When I arrived at my new home on that hill, I was pleased to see Isa and Arne were there too. We parked our vehicles next to each other, and the following day another couple of travelers joined us. They were traveling in their UAZ Buchanka, named Olga. I have a fondness for these charming Russian off-road vans. When I had been researching and comparing vehicles to live in, I came across the Buchankas and thought they would be a good option due to their reasonable price tag. However, after learning about the maintenance and repair demands, I gained a great deal of respect for these cute vehicles. It seemed that the internet was correct about their demanding nature. Especially Martin had an strong relationship with Olga and had become her designated mechanic. Although they had bought Olga as a new car, I got the impression that they had already gone through the process of fixing every part of her at least once.

The others eventually left and I spent another day taking in the beautiful view. One day, an elderly local man came by. He couldn’t speak English or German and communicating through Google Translate was not very effective, so we communicated through gestures and facial expressions. It was fun. I figured out that his old-fashioned phone needed to be charged, so I plugged it into Rosinante. We chatted and had tea and nuts. It turned out that the man had accidentally turned on the airplane mode of his phone and didn’t know how to turn it off. It was like a puzzle game. I used Google Translate’s photo mode to translate the phone’s interface and after getting lost in its complicated menu structure for a couple of times, his phone was back online and he got about 50 new sms.

I then went on a beautiful hike at Butterfly Valley. After that, I visited a remote and secluded cove. The place was stunning during sunsets, truly magical. With the presence of trees and many rocks and stones, it was the perfect spot for relaxing in my beloved hammock.
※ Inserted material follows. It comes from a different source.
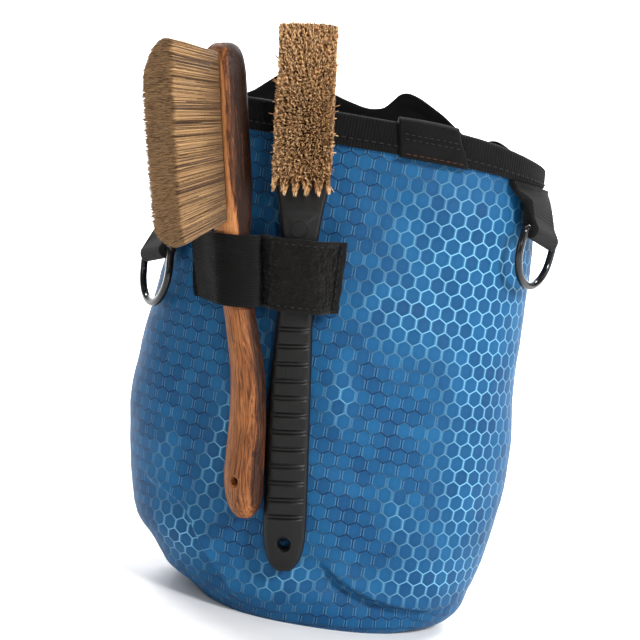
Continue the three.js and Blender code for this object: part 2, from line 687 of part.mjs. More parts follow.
// Distance in front of the origin at which a leaning brush just clears the wall and the binding.
function brushStandoff(sectionAt, length, tailX, tailHeight, lean, roll) {
  const steps = 40;
  let farthest = 0;
  for (let k = 0; k <= steps; k += 1) {
    const distance = (length * k) / steps;
    const height = tailHeight + distance * Math.cos(lean);
    if (height > RIM_TOP) break;
    const section = sectionAt(distance);
    const axisX = tailX - distance * Math.sin(lean);
    const nearX = Math.min(axisX + halfReach(section, roll + Math.PI / 2), 0);
    farthest = Math.max(farthest, frontReach(nearX, height) + halfReach(section, roll));
  }
  return farthest + 2 * GAP;
}

const woodLean = radians(WOOD_LEAN);
const woodRoll = radians(WOOD_ROLL);
const gripLean = radians(GRIP_LEAN);
const woodStandoff = brushStandoff(
  woodSection,
  WOOD_LENGTH,
  WOOD_TAIL_X,
  WOOD_TAIL_HEIGHT,
  woodLean,
  woodRoll,
);
const gripStandoff = brushStandoff(gripSection, GRIP_LENGTH, GRIP_TAIL_X, GRIP_TAIL_HEIGHT, gripLean, 0);

// Where the strap's middle line crosses a brush: the axis there, and the handle's half sizes.
function strapCrossing(sectionAt, tailX, tailHeight, lean, standoff) {
  const distance = (STRAP_CENTRE_HEIGHT - tailHeight) / Math.cos(lean);
  return { x: tailX - distance * Math.sin(lean), y: -standoff, section: sectionAt(distance), lean };
}

const woodCrossing = strapCrossing(woodSection, WOOD_TAIL_X, WOOD_TAIL_HEIGHT, woodLean, woodStandoff);
const gripCrossing = strapCrossing(gripSection, GRIP_TAIL_X, GRIP_TAIL_HEIGHT, gripLean, gripStandoff);

// Points round the front of a handle, from its left side to its right side, clear of its surface.
function roundHandle(crossing, halfWide, halfThick, square, fromDegrees, toDegrees, steps) {
  const clear = STRAP_THICKNESS / 2 + 3 * GAP;
  return Array.from({ length: steps + 1 }, (_, i) => {
    const angle = radians(fromDegrees + ((toDegrees - fromDegrees) * i) / steps);
    return new THREE.Vector3(
      crossing.x + (halfWide + clear) * signedPower(Math.cos(angle), 2 / square),
      crossing.y + (halfThick + clear) * signedPower(Math.sin(angle), 2 / square),
      0,
    );
  });
}

// The strap's middle line, seen from above: from the wall, over both handles and back to the wall.
function strapCurve() {
  const touch = STRAP_THICKNESS / 2 + GAP;
  const onWall = (x) => new THREE.Vector3(x, -frontReach(x, STRAP_CENTRE_HEIGHT) - touch, 0);
  const woodRadius = Math.max(woodCrossing.section.wide, woodCrossing.section.thick);
  const grip = gripCrossing.section;
  const dip = (woodCrossing.x + woodRadius + gripCrossing.x - grip.wide) / 2;
  const rightStart = gripCrossing.x + grip.wide + 2.5 * STRAP_THICKNESS;
  const rightEnd = gripCrossing.x + STRAP_RIGHT_REACH;
  return new THREE.CatmullRomCurve3([
    onWall(woodCrossing.x - STRAP_LEFT_REACH),
    ...roundHandle(woodCrossing, woodRadius, woodRadius, 2, 195, 345, 6),
    onWall(dip - STRAP_DIP_WIDTH / 2),
    onWall(dip + STRAP_DIP_WIDTH / 2),
    ...roundHandle(gripCrossing, grip.wide, grip.thick, grip.square, 190, 350, 6),
    onWall(rightStart),
    onWall((rightStart + rightEnd) / 2),
    onWall(rightEnd),
  ], false, 'centripetal');
}

// Corners of a band's section: 1 is outside or top, -1 is inside or bottom.
const BAND_CORNERS = [[1, -1], [1, 0], [1, 1], [-1, 1], [-1, 0], [-1, -1]];

// A flat band along the strap's line, kept clear of the wall. shift moves it outwards, and from and to are
// shares of the line.
function bandOnStrap(from, to, shift, thickness, height, stations) {
  const curve = strapCurve();
  const rings = Array.from({ length: stations }, (_, i) => {
    const at = from + ((to - from) * i) / (stations - 1);
    const point = curve.getPointAt(at);
    const tangent = curve.getTangentAt(at);
    const out = new THREE.Vector3(tangent.y, -tangent.x, 0).normalize();
    const share = THREE.MathUtils.smoothstep(
      point.x,
      woodCrossing.x + woodCrossing.section.wide,
      gripCrossing.x - gripCrossing.section.wide,
    );
    const lean = woodLean + (gripLean - woodLean) * share;
    const upward = new THREE.Vector3(-Math.sin(lean), 0, Math.cos(lean));
    const middle = new THREE.Vector3(
      point.x,
      point.y,
      STRAP_CENTRE_HEIGHT + (point.x - (woodCrossing.x + gripCrossing.x) / 2) * STRAP_RISE,
    );
    return BAND_CORNERS.map(([outward, rise]) => {
      const corner = middle.clone()
        .addScaledVector(out, shift + (outward * thickness) / 2)
        .addScaledVector(upward, (rise * height) / 2);
      const clear = 2 * GAP + shift + (STRAP_THICKNESS + outward * thickness) / 2;
      return corner.setY(Math.min(corner.y, -frontReach(corner.x, corner.z) - clear));
    });
  });
  const outline = BAND_CORNERS.map(([x, y]) => new THREE.Vector2(x, y));
  return loft(rings, outline);
}

// Share of the strap's line at which it reaches the dip between the handles.
function dipShare() {
  const curve = strapCurve();
  const shares = Array.from({ length: 201 }, (_, i) => i / 200);
  const middle = (woodCrossing.x + gripCrossing.x) / 2;
  return shares.find((share) => curve.getPointAt(share).x > middle);
}

const bag = new THREE.Group();

function addPiece(parent, name, geometry, material) {
  const mesh = new THREE.Mesh(geometry, material);
  mesh.name = name;
  parent.add(mesh);
  return mesh;
}

addPiece(bag, 'side_wall', sagged(sideWall()), materials.ripstop);
addPiece(bag, 'base_panel', basePanel(), materials.ripstop);
addPiece(bag, 'rim_binding', sagged(rimBinding()), materials.grosgrain);
addPiece(bag, 'mouth_collar', sagged(mouthCollar()), materials.webbing);
addPiece(bag, 'rim_tab', sagged(rimTab()), materials.webbing);

// Side tabs and rings
for (const [name, side, height] of [['right', 1, RIGHT_BAR_HEIGHT], ['left', -1, LEFT_BAR_HEIGHT]]) {
  addPiece(bag, `side_tab_${name}`, sagged(sideTab(side, height)), materials.webbing);
  const bar = barFrame(side, height);
  const ring = addPiece(bag, `d_ring_${name}`, dRing(), materials.ring);
  const across = bar.back.clone().multiplyScalar(side);
  const upward = new THREE.Vector3().crossVectors(across, bar.out.clone().negate()).normalize();
  ring.position.copy(bar.centre);
  ring.quaternion.setFromRotationMatrix(
    new THREE.Matrix4().makeBasis(across, bar.out.clone().negate(), upward),
  );
}

// Brushes stand upright in their own frames, roll about their axes and lean to the left.
const woodBrush = new THREE.Group();
woodBrush.position.set(WOOD_TAIL_X, -woodStandoff, WOOD_TAIL_HEIGHT);
woodBrush.rotation.y = -woodLean;
const rolled = new THREE.Group();
rolled.rotation.z = -woodRoll;
woodBrush.add(rolled);
addPiece(rolled, 'wood_brush_handle', woodHandle(), materials.wood);
addPiece(rolled, 'wood_brush_bristles', bristleField(
  WOOD_BRISTLE_ROWS,
  WOOD_LENGTH,
  WOOD_HEAD_WIDTH,
  WOOD_BRISTLE_LENGTH,
  -(FLAT_SHARE * WOOD_HEAD_THICKNESS) / 2 - GAP,
), materials.bristle);
bag.add(woodBrush);

const gripBrush = new THREE.Group();
gripBrush.position.set(GRIP_TAIL_X, -gripStandoff, GRIP_TAIL_HEIGHT);
gripBrush.rotation.y = -gripLean;
addPiece(gripBrush, 'grip_brush_handle', gripHandle(), materials.plastic);
addPiece(gripBrush, 'grip_brush_bristles', bristleField(
  GRIP_BRISTLE_ROWS,
  GRIP_LENGTH,
  GRIP_WIDTH,
  GRIP_BRISTLE_LENGTH,
  -FLAT_SHARE * gripSection(GRIP_LENGTH * 0.85).thick - GAP,
), materials.bristle);
bag.add(gripBrush);

// Strap and fastener patch
const patchShift = (STRAP_THICKNESS + PATCH_THICKNESS) / 2 + 2 * GAP;
addPiece(bag, 'brush_strap', bandOnStrap(
  0,
  1,
  0,
  STRAP_THICKNESS,
  STRAP_HEIGHT,
  STRAP_STATIONS,
), materials.elastic);
addPiece(bag, 'strap_patch', bandOnStrap(
  dipShare() + PATCH_FROM_DIP,
  PATCH_END,
  patchShift,
  PATCH_THICKNESS,
  STRAP_HEIGHT + PATCH_MARGIN,
  PATCH_STATIONS,
), materials.elastic);

export default bag;
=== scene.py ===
import math

import bpy
import numpy as np
from mathutils import Matrix


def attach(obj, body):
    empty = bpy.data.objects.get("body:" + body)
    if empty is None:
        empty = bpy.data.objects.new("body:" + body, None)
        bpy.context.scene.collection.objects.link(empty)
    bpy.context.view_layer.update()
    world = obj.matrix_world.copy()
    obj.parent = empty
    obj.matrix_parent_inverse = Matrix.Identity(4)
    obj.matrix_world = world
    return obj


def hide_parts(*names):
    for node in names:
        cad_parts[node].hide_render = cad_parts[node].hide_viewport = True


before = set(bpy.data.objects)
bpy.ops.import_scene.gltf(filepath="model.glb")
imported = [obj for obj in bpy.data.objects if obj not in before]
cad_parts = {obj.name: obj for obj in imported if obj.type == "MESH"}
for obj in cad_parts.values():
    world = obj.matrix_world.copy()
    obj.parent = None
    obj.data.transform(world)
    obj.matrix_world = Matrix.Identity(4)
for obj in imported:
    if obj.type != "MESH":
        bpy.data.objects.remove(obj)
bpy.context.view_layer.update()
scene = bpy.context.scene
MM = 0.001

# Camera: where it looks, how far off it stands, and how it is turned, from the photograph's view
CAMERA_TARGET = (-10.0, 0.0, 121.0)
CAMERA_DISTANCE = 700.0
CAMERA_DOWN = 6.0
CAMERA_ROLL = 10.0
CAMERA_LENS = 91.57


def add_camera():
    down, roll = math.radians(CAMERA_DOWN), math.radians(CAMERA_ROLL)
    forward = np.array([0.0, math.cos(down), -math.sin(down)])
    level = np.array([1.0, 0.0, 0.0])
    right = math.cos(roll) * level + math.sin(roll) * np.cross(level, forward)
    up = np.cross(right, forward)
    place = (np.array(CAMERA_TARGET) - CAMERA_DISTANCE * forward) * MM
    camera = bpy.data.objects.new("camera", bpy.data.cameras.new("camera"))
    camera.data.lens = CAMERA_LENS
    camera.data.sensor_width = 36.0
    camera.data.clip_start = 0.01
    camera.data.clip_end = 20.0
    scene.collection.objects.link(camera)
    axes = np.eye(4)
    axes[:3, 0], axes[:3, 1], axes[:3, 2], axes[:3, 3] = right, up, -forward, place
    camera.matrix_world = Matrix(axes.tolist())
    scene.camera = camera


add_camera()

# Sizes repeated from the part's source, in millimetres
RIM_TOP = 209.0
HALF_WIDTH = 82.0
HALF_DEPTH = 50.0
ROUNDNESS = 2.3
WALL = 2.0
GAP = 0.3
BINDING_HEIGHT = 13.0
BINDING_THICKNESS = 1.4
BODY_TOP = RIM_TOP - BINDING_THICKNESS - GAP
OUTER_LEG = GAP + BINDING_THICKNESS
INNER_LEG = -(WALL + GAP + BINDING_THICKNESS)

BODY_SECTIONS = np.array([
    (0.0, 0.51, 0.7, 0.88, 0.86),
    (0.015, 0.58, 0.79, 0.925, 0.9),
    (0.045, 0.715, 0.86, 0.96, 0.935),
    (0.09, 0.815, 0.9, 0.975, 0.95),
    (0.13, 0.905, 0.93, 0.985, 0.96),
    (0.2, 0.96, 0.955, 0.995, 0.965),
    (0.3, 1.01, 0.982, 1.0, 0.97),
    (0.38, 1.03, 0.984, 1.0, 0.97),
    (0.5, 1.02, 0.945, 0.99, 0.96),
    (0.65, 0.975, 0.918, 0.97, 0.945),
    (0.8, 0.925, 0.9, 0.94, 0.925),
    (0.92, 0.885, 0.88, 0.92, 0.915),
    (1.0, 0.868, 0.87, 0.91, 0.91),
])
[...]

A few days later, I continued on my journey towards Cyprus and stumbled upon a vast sandy beach that stretched for kilometers. During a leisurely walk, I met Danny and his gorgeous dog. The following day, we had a long and in-depth conversation about love, humanity, life and the universe. It was enjoyable, intriguing, and a little crazy. I noticed that conversations tend to become a bit crazy when delving into topics like universal energies and the indescribable.

Danny added me to a Telegram group where people gathered to exchange information about traveling from Turkey to India. I found it fascinating that some of this information seemed impossible to find through a simple Google search. The further east I would come, the more uncertain things like border crossings and visa regulations would be. These things seemed to depend on constantly changing factors like political situations, making up-to-date individual experiences increasingly important.

Rosinante was parked at a beautiful spot on that vast sandy beach, slightly elevated with a good view of the wide, wide beach. One day, with the arrival of a massive thunderstorm everything changed. It brought wind gusts of 80 km/h, rain, hail, and a rough sea to the beach, more and more reducing the once wide beach. Living in Rosinante during the storm felt like being on a spaceship in the midst of a solar storm once again.